Ep 180 TOO SOON: COMEDY AFTER 9/11

 

Ep 180 Too Soon: Comedy After 9/11

On Ep 180 of Sup Doc, we review the documentary Too Soon: Comedy After 9/11 which you can catch on Vice TV on Sept. 8th, just a few days before the 20th anniversary of the 2001 attacks. The documentary features interviews with comedians including David Cross, Gilbert Godfried, Janeane Garofolo, and Marc Maron about the struggle to re-establish humor’s place in the aftermath of the attacks that day. The film explores how stand-up comedians, Broadway performers, late-night hosts, and “Saturday Night Live” helped audiences laugh even in the darkest of days. Our guest today is Julie Seabaugh the director, executive producer, and story editor of Too Soon: Comedy After 9/11.

NOTE: (VICE TV is available via all major satellite and cable providers and the VICE TV app via iOS, Android, Apple TV, Roku, and Chromecast.) 

Julie Seabaugh grew up on a farm in rural Missouri and discovered stand-up when Dave Attell performed during her senior year of college. Way back in 2003, she founded and edited the criminally ahead of its time print and online comedy magazine Two Drink Minimum. Now the only full-time freelance comedy journalist in the United States, she’s contributed to The New York Times, Rolling Stone, The Hollywood Reporter, GQ, Variety, The A.V. Club, The Village Voice, The Huffington Post, Spin, Playboy, Vulture, Paste, Time Out New York, Time Out Chicago, and numerous other alt-weeklies.
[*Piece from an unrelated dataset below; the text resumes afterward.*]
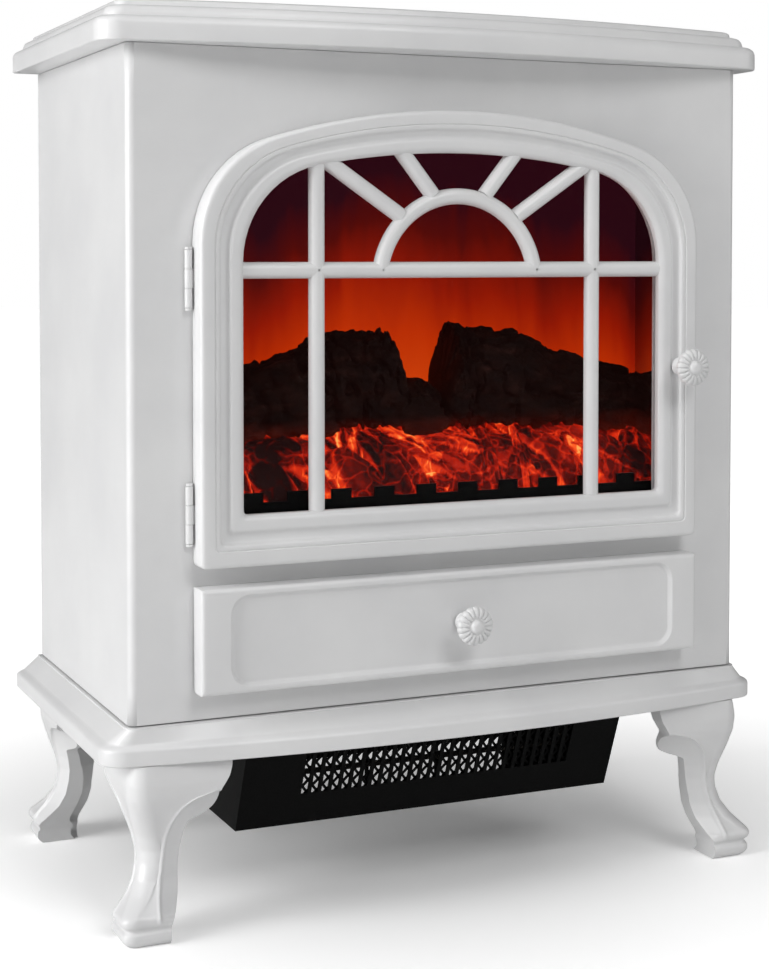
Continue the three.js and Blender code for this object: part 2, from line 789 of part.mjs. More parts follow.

Seabaugh’s coverage of modern roasting culminated in the 2018 book Ringside at Roast Battle: The First Five Years of L.A.’s Fight Club for Comedians, and her love of Mitch Hedberg led to producing/hosting 2020’s Hope on Top: A Mitch Hedberg Oral History for SiriusXM’s Comedy Central Channel (available to stream via the SiriusXM app). With Emmy-nominated director and editor Nick Scown, she is currently producing the documentary Too Soon: The Comedy of 9/11. Participants include David Cross, Janeane Garofalo, Gilbert Gottfried, Lewis Black, Darrell Hammond, Doug Stanhope, and Marc Maron; the film’s 2021 release will mark the twentieth anniversary of the attacks.

Among her career highlights, simultaneous Bridget Everett Village Voice and Roast Battle L.A. Weekly cover stories ran on both sides of the country the week of September 8, 2014. Interviewees over the years include Carl Reiner, Christopher Guest, Jon Stewart, Stephen Colbert, Joan Rivers, George Carlin, Don Rickles, Eddie Izzard, Drew Carey, Howie Mandel, Jimmy Kimmel, Key & Peele, Judd Apatow, Lily Tomlin, Mitch Hedberg, Seth Meyers, Wanda Sykes, and Zach Galifianakis.

Having previously served as A&E staff writer at Las Vegas Weekly, Seabaugh won a 2015 Nevada Press Association Award for a cover profile tracing the downward health spiral of The Amazing Johnathan. “It’s obvious the author is a wordsmith,” judges wrote. “Every sentence is well thought out. It’s full of lively adjectives and truly paints a picture of what the Amazing Johnathan looks like, what he’s experiencing and how he got to his current state. I felt like he was sitting next to me, boisterously telling his story.”